Finalmente, ao não ser cruzado o cheque, permitindo o saque sem depósito em conta, resta prejudicado o sistema instituído pela Justiça Eleitoral para conferir transparência e publicidade às receitas e gastos de campanha, uma vez que impossibilitada a alimentação do sistema Divulgacandcontas com a informação sobre o beneficiário, inviabilizando o controle por parte da sociedade.
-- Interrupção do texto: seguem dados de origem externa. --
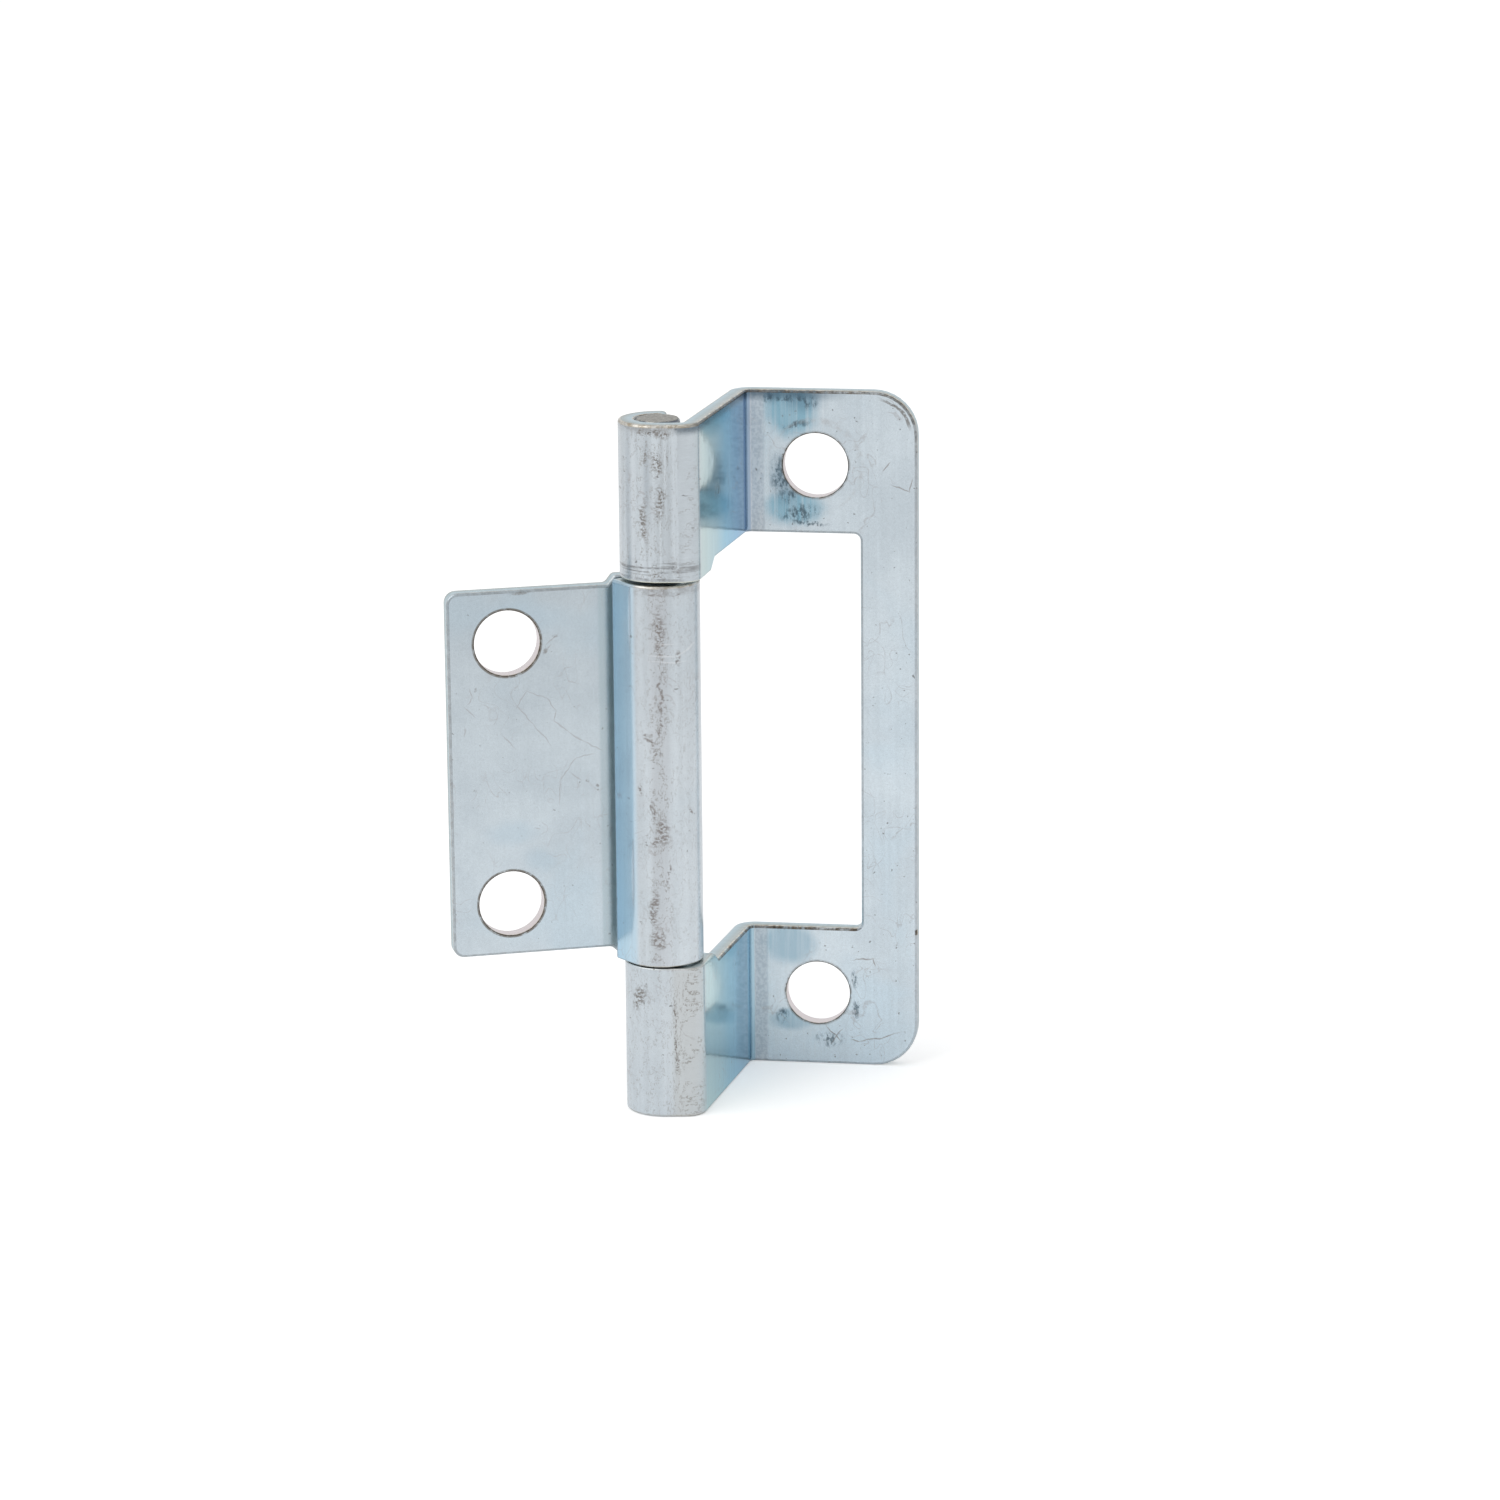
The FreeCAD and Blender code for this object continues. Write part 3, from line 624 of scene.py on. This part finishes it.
def tall_finish():
    zinc = Plating("tall_leaf_zinc")
    marks = tall_marks
    reach = marks["end"] - tall["reach"]
    start, end = marks["crank"], marks["bend"]
    outer = zinc.outer

    def leaf(*places):
        """Places on the flat leaf, given from the pin's centre, as places on the strip."""
        return [(x + reach, *rest) for x, *rest in places]

    def barrel(*places):
        """Places on the outer knuckles, given by the angle round the pin."""
        first = tall["curl_end"]
        return [(math.radians(angle - first) * PIN_RADIUS, *rest) for angle, *rest in places]

    zinc.sheet(lines=0.16)
    # Painted reflection: the plating is lighter towards the bottom and darker towards the top, for
    # the brighter floor near the hinge that the lower part mirrors.
    zinc.tone(1.19 - 0.17 * zinc.ease(zinc.up, 0.0, HINGE_HEIGHT))

    # The flat leaf: blue film where the passivate pooled, by the bend and round the screw
    # holes, and a grey, finely pitted band beside the bend.
    pooled = zinc.spots(zinc.shaky, 0.35, leaf(
        (7.75, 48.7, 1.75, 2.0, 0), (8.0, 41.5, 2.0, 1.2, 0), (7.4, 9.1, 1.9, 1.5, 0),
        (7.6, 3.3, 1.5, 0.8, 0)))
    film = zinc.blend(zinc.ease(zinc.up, 20.0, 30.0), (0.385, 0.525, 0.615),
                      (0.240, 0.420, 0.520))
    pool_lines = 0.80 + 0.25 * zinc.ease(zinc.drawn, 0.36, 0.60)
    zinc.tint(0.92 * outer * pooled * pool_lines, film)
    deep = zinc.spots(zinc.shaky, 0.7, leaf((8.6, 49.3, 1.3, 0.7, 0), (6.4, 49.6, 0.7, 0.5, 0),
                                            (7.3, 43.4, 0.9, 1.6, 10)))
    zinc.tint(0.62 * outer * deep, (0.13, 0.235, 0.315))
    band = zinc.within(zinc.along, reach + 4.55, reach + 5.70, 0.30)
    pitted = zinc.blend(zinc.ease(zinc.noise(zinc.place, 4.0, 3.0, 0.7), 0.4, 0.6),
                        (0.43, 0.475, 0.52), (0.60, 0.635, 0.665))
    zinc.tint(0.7 * outer * band, pitted)
    streaked = zinc.within(zinc.along, reach + 5.6, reach + 10.4, 0.5)
    streaks = zinc.ease(zinc.grain(6.0, 0.12), 0.50, 0.66)
    zinc.tint(0.18 * outer * streaked * streaks, (0.70, 0.75, 0.78))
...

A realização de gastos com recursos do FEFC mediante a utilização de forma de pagamento vedada importa em utilização indevida de recursos públicos, ensejando o recolhimento ao Tesouro Nacional nos termos do art. 79, § 1º, da Resolução TSE n. 23.607/19.

 

Nesse norte, inexistindo a comprovação do vínculo entre o pagamento e o credor declarado, julgo que remanesce a irregularidade e se afigura correta determinação contida na sentença, de recolhimento do valor de R$ 5.280,00.

Quanto à aplicação dos princípios da proporcionalidade e da razoabilidade, vindicados nas razões de recurso, entendo não ser possível, pois este Tribunal tem consolidada posição no sentido de ser cabível a aprovação com ressalvas, por meio da adoção dos princípios constitucionais, quando o valor da irregularidade for inferior a R$ 1.064,10, admitido pela jurisprudência “como espécie de tarifação do princípio da insignificância” (AgR–REspe 0601473–67, de relatoria do Ministro Edson Fachin, de 5.11.2019). Indico que o total de receitas declaradas foi de R$ 8.959,54, de modo que R$ 5.280,00 compõem quase 60% (sessenta por cento) do total arrecadado.

Diante do exposto, VOTO para negar provimento ao recurso.